Segundo a lista de Valério, Borba recebeu R$1,1 milhão de setembro a dezembro de 2003. Depois disso, o repasse foi interrompido. Em julho de 2004, Borba teria recebido R$1 milhão, depois que a emenda da reeleição foi rejeitada, em 19 de maio. Foi em julho que João Paulo procurou Borba para retomar a votação da emenda da reeleição. Na época, derrotada a reeleição na primeira votação, o então líder do PMDB estava otimista para outra tentativa.

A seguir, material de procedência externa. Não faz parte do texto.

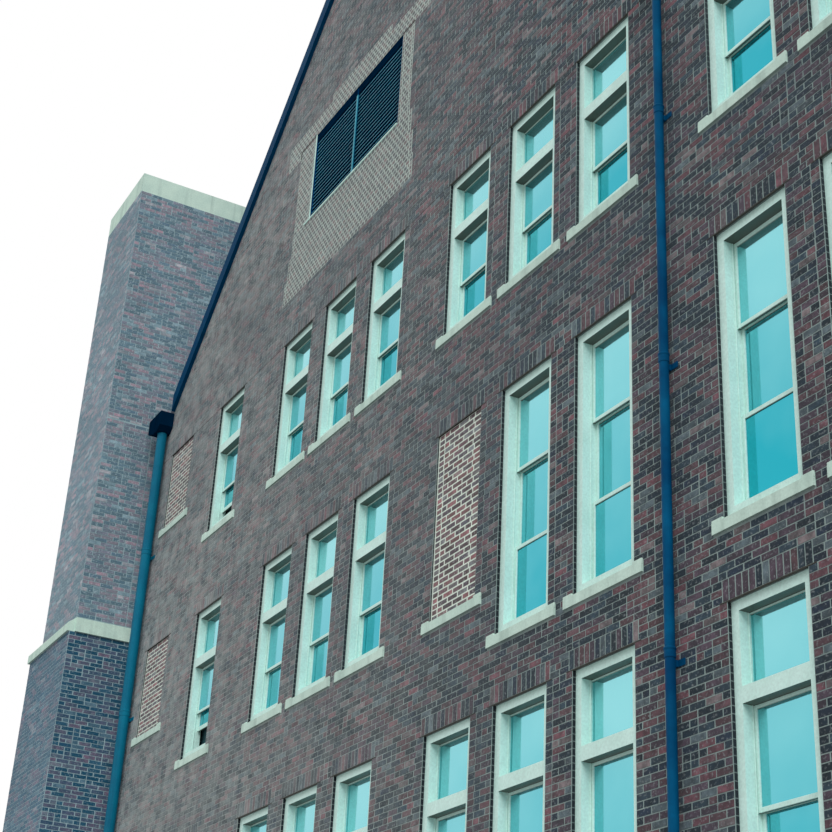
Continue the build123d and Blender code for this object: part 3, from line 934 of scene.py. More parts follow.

¿ Se a emenda da reeleição for votada novamente, ela será aprovada. As coisas mudaram e muita gente está mudando de posição ¿ dizia, enigmático, José Borba.

O PMDB foi decisivo para a derrota de João Paulo. Só 15 dos seus 78 deputados votaram pela reeleição, que foi derrubada por 303 votos a favor (cinco a menos do que o necessário), 127 contra e 9 abstenções. Na ocasião, Borba pediu permissão ao PMDB para liberar 15 votos. O PTB deu 39 votos pró-reeleição, o que representou 75% da bancada. Os outros partidos aliados tiveram votação semelhante: índice do PP foi de 75,9% e do PL foi de 67,4%.

Repasses de maio e junho de 2004 seriam para campanha

Segundo dados da lista apresentada por Marcos Valério, em setembro de 2003 houve uma distribuição total de R$3,8 milhões para partidos aliados. Em abril de 2004, um mês antes de votar a emenda da reeleição, Valério teria repassado R$3,9 milhões.

Por esses dados, em maio e junho, os repasses teriam diminuído, sendo retomados em julho e agosto. A CPI dos Correios trabalha com a hipótese de que os repasses desses dois meses foram para pagamento de gastos de campanha.

Os principais colaboradores do presidente Lula relembram que ele nunca esteve envolvido com a reeleição de João Paulo. Pelo contrário, sempre demonstrou contrariedade com João Paulo, inclusive em discursos públicos.